Да разве это кому потребно/посильно?!

А вот две тысячи лет не умирает этот идеализм. Значит… значит не вконец так уж плох человек!

Ещё один вот, поэт/идеалист — Махатма Ганди.

Вы только послушайте, какую чушь можно от него услышать: «Мольба, богослужение, молитва — не религиозные предрассудки. Это действия более реальные, чем еда, питье, сидение или ходьба. Без преувеличения можно сказать, что только они реальны, а всё остальное нереально».

Но вот случилось так, что этому молельнику удалось бескровно освободить свою родину от Британских управителей/обирателей. Выходит, значит, что дух — только дух! — одного вот Такого-то может содеять с реальностью такое, что другие творят с ней — это ради усовершенствования её! — проливая и проливая кровь.

А наш-то Лев Толстой! Это ж надо такое вот сморозить: «В городе я чувствую себя как в сумасшедшем доме!» А как же мы-то вот все в мегаполисах наших живём?! Мы что, граф, вконец вывихнутые что ли?!

Или ещё вот у него же: «Есть только два безусловно нравственных занятия у человека — земледелие и скотоводство.» Выходит, что сегодня подавляющее большинство людей (мы не про Африку и Юго-Восточную Азию) — живет жизнью очень сомнительной в нравственном отношении?

А что, разве это не так? Да, так — если всерьез про себя задуматься. О какой нравственности можно говорить, если это «подавляющее большинство» которое — они «частичные» (К. Маркс) люди?! То есть это функционеры той Суперсистемы, которая диктует всем и каждому, какими и как они должны неизменно быть.

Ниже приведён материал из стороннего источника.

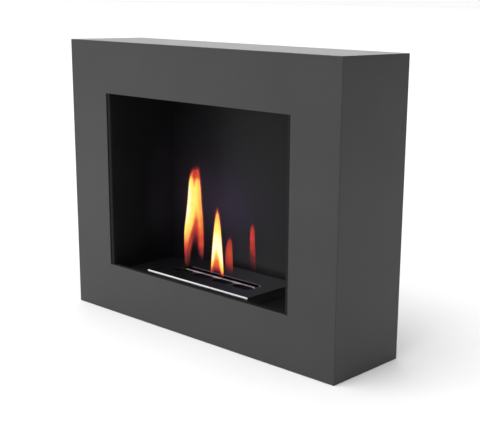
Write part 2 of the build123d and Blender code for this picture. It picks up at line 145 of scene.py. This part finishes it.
def show(shader, pattern, colours=(), roughness=(), relief=()):
    """Lets a pattern show in a surface.

    colours are the stops that its values turn into, roughness is the range that they cover, and
    relief is how strongly they stand out, and how far in millimetres.
    """
    tree = shader.id_data
    values = pattern.outputs["Fac"]
    if colours:
        colour = add(tree, "ShaderNodeValToRGB", {"Fac": values}, stops=colours)
        tree.links.new(colour.outputs["Color"], shader.inputs["Base Color"])
    if roughness:
        least, most = roughness
        dulled = add(tree, "ShaderNodeMapRange", {"Value": values, "To Min": least, "To Max": most})
        tree.links.new(dulled.outputs["Result"], shader.inputs["Roughness"])
    if relief:
        strength, depth_mm = relief
        bump = add(
            tree, "ShaderNodeBump", {"Height": values, "Strength": strength, "Distance": depth_mm * MM}
        )
        tree.links.new(bump.outputs["Normal"], shader.inputs["Normal"])


# ---------------------------------------------------------------- paints

def powder_coat(name, dark, light, roughness, peel_mm, peel_depth_mm):
    """Polyester powder, sprayed dry on steel and baked.

    It flows into a fine orange peel, so highlights break up slightly, and its film is a little
    uneven, so the colour clouds by a shade. The real peel is under 1 mm wide and wouldn't show,
    so peel_mm is drawn coarser.
    """
    cloud_mm = 85
    spread = 0.05
    material, tree, shader, place = surface(name, IOR=1.5, Specular_IOR_Level=0.4)
    cloud = add(
        tree, "ShaderNodeTexNoise", {"Vector": place, "Scale": per_metre(cloud_mm), "Detail": 4.0}
    )
    show(shader, cloud, colours=((0.3, dark), (0.7, light)))
    peel = add(
        tree, "ShaderNodeTexNoise", {"Vector": place, "Scale": per_metre(peel_mm), "Detail": 2.0}
    )
    show(
        shader, peel, roughness=(roughness - spread, roughness + spread), relief=(0.35, peel_depth_mm)
    )
    return material


def stove_paint(name, dark, light, roughness, shine=0.5):
    """Silicone paint for hot steel, sprayed and stoved.

    It is thinner than powder, so the sheet's own grain shows through, and heat dulls it in soft
    patches. shine is how much the film still reflects: soot takes some of it away. The real
    grain is too fine to show, so it is drawn coarser.
    """
    patch_mm, grain_mm = 60, 1.8
    grain_depth_mm = 0.05
    glossier, duller = 0.06, 0.08
    material, tree, shader, place = surface(name, IOR=1.43, Specular_IOR_Level=shine)
    patch = add(
        tree, "ShaderNodeTexNoise", {"Vector": place, "Scale": per_metre(patch_mm), "Detail": 5.0}
    )
    show(
        shader, patch, colours=((0.3, dark), (0.75, light)),
        roughness=(roughness - glossier, roughness + duller),
    )
    grain = add(
        tree, "ShaderNodeTexNoise", {"Vector": place, "Scale": per_metre(grain_mm), "Detail": 2.0}
    )
    show(shader, grain, relief=(0.2, grain_depth_mm))
    return material


# ---------------------------------------------------------------- bare metals

def drawn_metal(name, dark, light, roughness, streak_mm, streak_length_mm):
    """Steel with the fine parallel lines that rolling, brushing or polishing leaves.

    The lines run along the width and spread highlights across themselves. Real ones are a
    fraction of a millimetre apart and wouldn't show, so streak_mm is drawn coarser.
    """
    spread = 0.07
    scratch_depth_mm = 0.02
    material, tree, shader, place = surface(name, Metallic=1.0)
    across, length = per_metre(streak_mm), per_metre(streak_length_mm)
    stretched = add(tree, "ShaderNodeMapping", {"Vector": place, "Scale": (length, across, across)})
    streaks = add(
        tree, "ShaderNodeTexNoise",
        {"Vector": stretched.outputs["Vector"], "Scale": 1.0, "Detail": 3.0},
    )
    show(
        shader, streaks, colours=((0.25, dark), (0.75, light)),
        roughness=(roughness - spread, roughness + spread), relief=(0.15, scratch_depth_mm),
    )
    return material


def zinc_plate(name, dark, light, roughness, cell_mm):
    """Steel plated with zinc and passivated: pale, cool, and faintly mottled where the bath ran."""
    glossier, duller = 0.08, 0.1
    material, tree, shader, place = surface(name, Metallic=1.0)
    mottle = add(
        tree, "ShaderNodeTexNoise", {"Vector": place, "Scale": per_metre(cell_mm), "Detail": 4.0}
    )
    show(
        shader, mottle, colours=((0.3, dark), (0.7, light)),
        roughness=(roughness - glossier, roughness + duller),
    )
    return material


# ---------------------------------------------------------------- rubber and fibre

def moulded_rubber():
    """Black rubber, moulded in a matt tool: dull, and slightly grey where it bloomed.

    The tool's real grain is too fine to show, so it is drawn coarser.
    """
    grain_mm = 0.8
    grain_depth_mm = 0.1
    material, tree, shader, place = surface("moulded_rubber", IOR=1.52)
    grain = add(
        tree, "ShaderNodeTexNoise", {"Vector": place, "Scale": per_metre(grain_mm), "Detail": 3.0}
    )
    show(
        shader, grain, colours=((0.3, "#191919"), (0.8, "#262625")), roughness=(0.75, 0.95),
        relief=(0.3, grain_depth_mm),
    )
    return material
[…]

Вы — это совсем не вы, а только как бы..

А пошел он, этот Лёвушка, со своими высокими идеями да чувствованиями! Неужели непонятно ему, что нам, неграфьям, — нам «не до жиру — быть бы живу».

Но послушайте, чего же это вы, не желающие ничего слушать/ знать про то царство божье, которое внутри нас (царство же это есть наше сознание, в котором запечатлено наше очувствованное понимание нашего предназначения в мире: сохранение нами природной гармонии и усовершенствование её по нашим идеальным о ней представлениям. Эти же представления — они суть мечтания/предугадывания такого полного нами освоения мира, когда станем мы — станем ли, станем!? — Всесильными, Всезнающими, Бессмертными), — так вот чего же вы, пренебрегающие этими прекрасными мечтаниями — мечтаниями, через которые мы более всего и бываем счастливы, — счастливы на собственно человеческий лад, — то есть более всего бываем одухотворенными, то есть более всего свободными, — чего же от этого вашего реального — такого роскошного, такого вот комфортного, содеянного вами материального — чего это сбегаете вы от этого всего вашего то в алкогольный, то в наркотический «рай» или же подаетесь куда-нибудь… куда-нибудь, чтоб подальше от вашего обыденного? Нет, комфортники, от своего обыденного и от себя самих — нет, не сбежать вам! Про такие бегства уже в далёкие века мудрец один, живший на Ближнем Востоке, заметил: «Бегущий за море меняет небо над головой, но не душу».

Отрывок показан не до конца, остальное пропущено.